▶ _Given material_:

(begin)

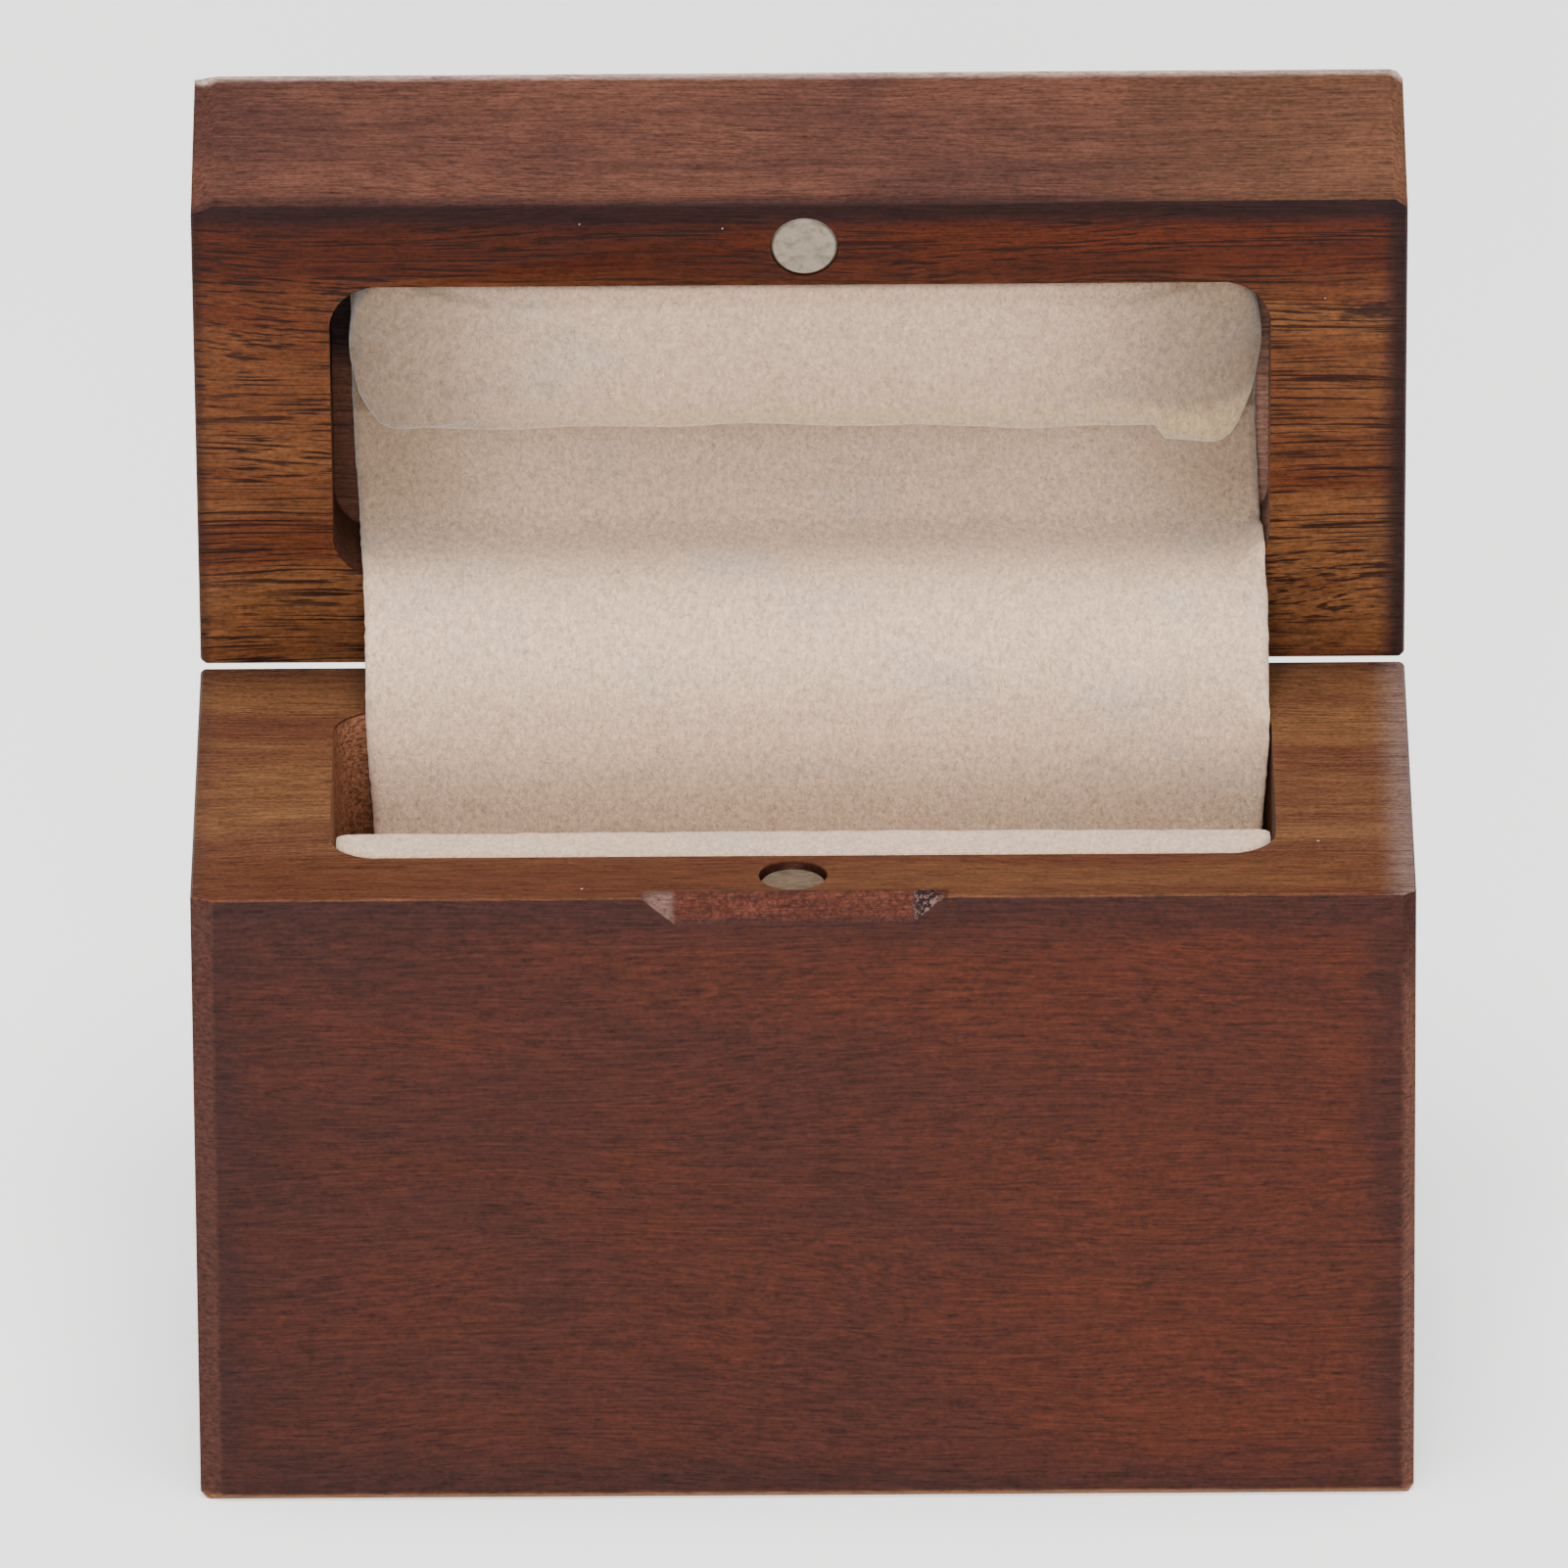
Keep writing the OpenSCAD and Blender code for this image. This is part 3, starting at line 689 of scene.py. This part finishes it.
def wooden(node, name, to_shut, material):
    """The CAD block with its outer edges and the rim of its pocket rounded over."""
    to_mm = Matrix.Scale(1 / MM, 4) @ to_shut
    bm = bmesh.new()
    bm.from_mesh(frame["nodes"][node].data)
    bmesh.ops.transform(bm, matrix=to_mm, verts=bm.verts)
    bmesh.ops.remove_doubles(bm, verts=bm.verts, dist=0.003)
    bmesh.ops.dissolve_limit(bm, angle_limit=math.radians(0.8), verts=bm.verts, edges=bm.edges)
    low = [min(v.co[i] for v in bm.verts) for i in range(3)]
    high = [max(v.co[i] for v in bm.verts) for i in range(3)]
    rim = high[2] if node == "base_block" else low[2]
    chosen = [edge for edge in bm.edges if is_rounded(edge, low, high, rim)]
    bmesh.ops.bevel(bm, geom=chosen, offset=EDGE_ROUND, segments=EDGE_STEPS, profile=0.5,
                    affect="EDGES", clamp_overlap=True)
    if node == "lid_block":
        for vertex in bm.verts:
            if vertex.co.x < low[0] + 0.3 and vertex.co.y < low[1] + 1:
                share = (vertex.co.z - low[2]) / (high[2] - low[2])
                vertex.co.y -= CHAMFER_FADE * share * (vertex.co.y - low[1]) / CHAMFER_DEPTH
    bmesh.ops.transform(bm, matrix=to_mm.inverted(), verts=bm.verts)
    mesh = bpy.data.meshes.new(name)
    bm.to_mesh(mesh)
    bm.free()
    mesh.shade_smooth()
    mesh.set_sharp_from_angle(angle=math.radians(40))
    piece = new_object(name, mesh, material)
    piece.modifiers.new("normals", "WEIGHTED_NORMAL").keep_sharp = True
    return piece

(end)

▶ _Goal of the exercise_: Write the listing out again, exactly as shown above.

▶ _Result below_:
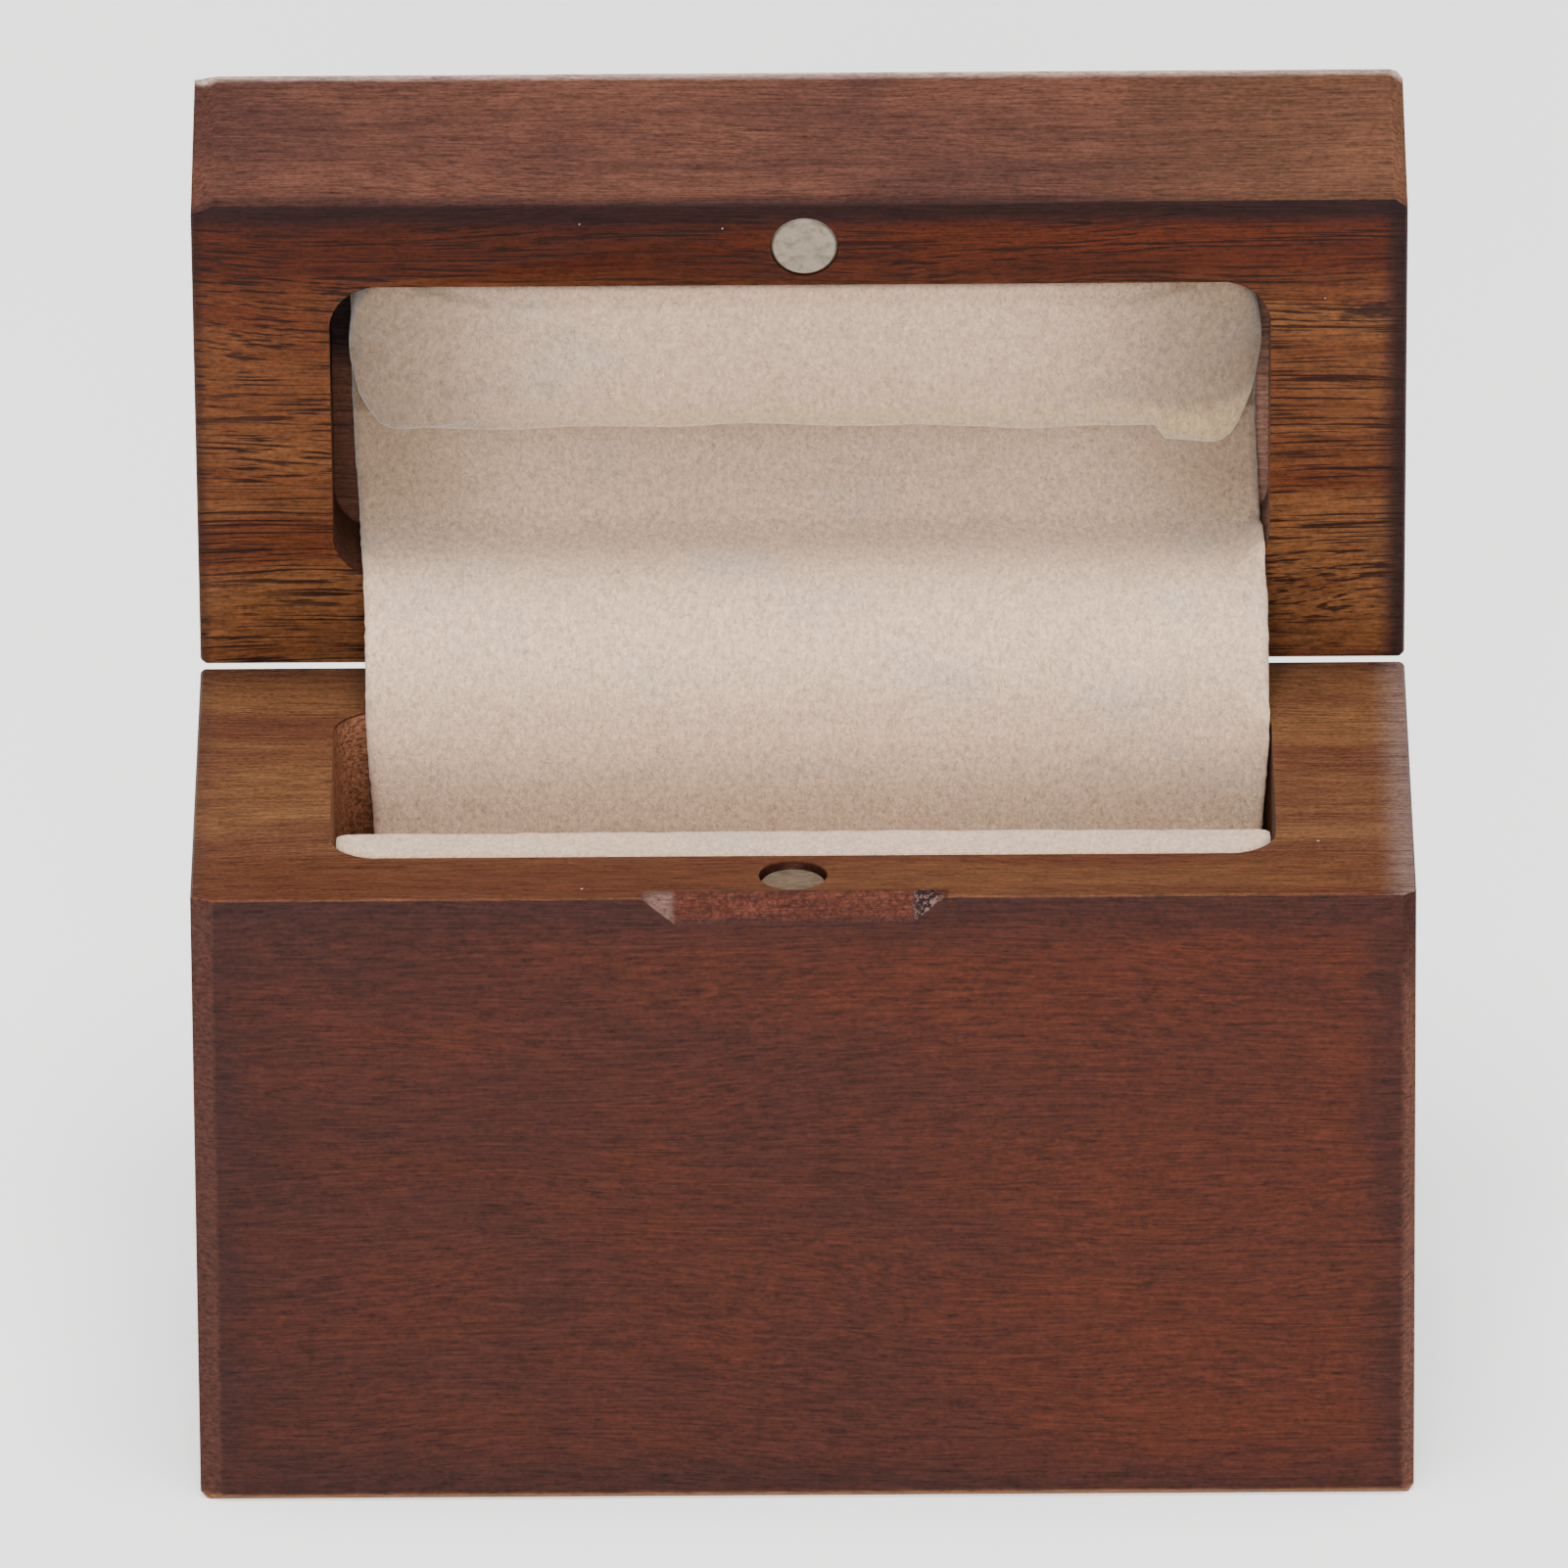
Keep writing the OpenSCAD and Blender code for this image. This is part 3, starting at line 689 of scene.py. This part finishes it.
def wooden(node, name, to_shut, material):
    """The CAD block with its outer edges and the rim of its pocket rounded over."""
    to_mm = Matrix.Scale(1 / MM, 4) @ to_shut
    bm = bmesh.new()
    bm.from_mesh(frame["nodes"][node].data)
    bmesh.ops.transform(bm, matrix=to_mm, verts=bm.verts)
    bmesh.ops.remove_doubles(bm, verts=bm.verts, dist=0.003)
    bmesh.ops.dissolve_limit(bm, angle_limit=math.radians(0.8), verts=bm.verts, edges=bm.edges)
    low = [min(v.co[i] for v in bm.verts) for i in range(3)]
    high = [max(v.co[i] for v in bm.verts) for i in range(3)]
    rim = high[2] if node == "base_block" else low[2]
    chosen = [edge for edge in bm.edges if is_rounded(edge, low, high, rim)]
    bmesh.ops.bevel(bm, geom=chosen, offset=EDGE_ROUND, segments=EDGE_STEPS, profile=0.5,
                    affect="EDGES", clamp_overlap=True)
    if node == "lid_block":
        for vertex in bm.verts:
            if vertex.co.x < low[0] + 0.3 and vertex.co.y < low[1] + 1:
                share = (vertex.co.z - low[2]) / (high[2] - low[2])
                vertex.co.y -= CHAMFER_FADE * share * (vertex.co.y - low[1]) / CHAMFER_DEPTH
    bmesh.ops.transform(bm, matrix=to_mm.inverted(), verts=bm.verts)
    mesh = bpy.data.meshes.new(name)
    bm.to_mesh(mesh)
    bm.free()
    mesh.shade_smooth()
    mesh.set_sharp_from_angle(angle=math.radians(40))
    piece = new_object(name, mesh, material)
    piece.modifiers.new("normals", "WEIGHTED_NORMAL").keep_sharp = True
    return piece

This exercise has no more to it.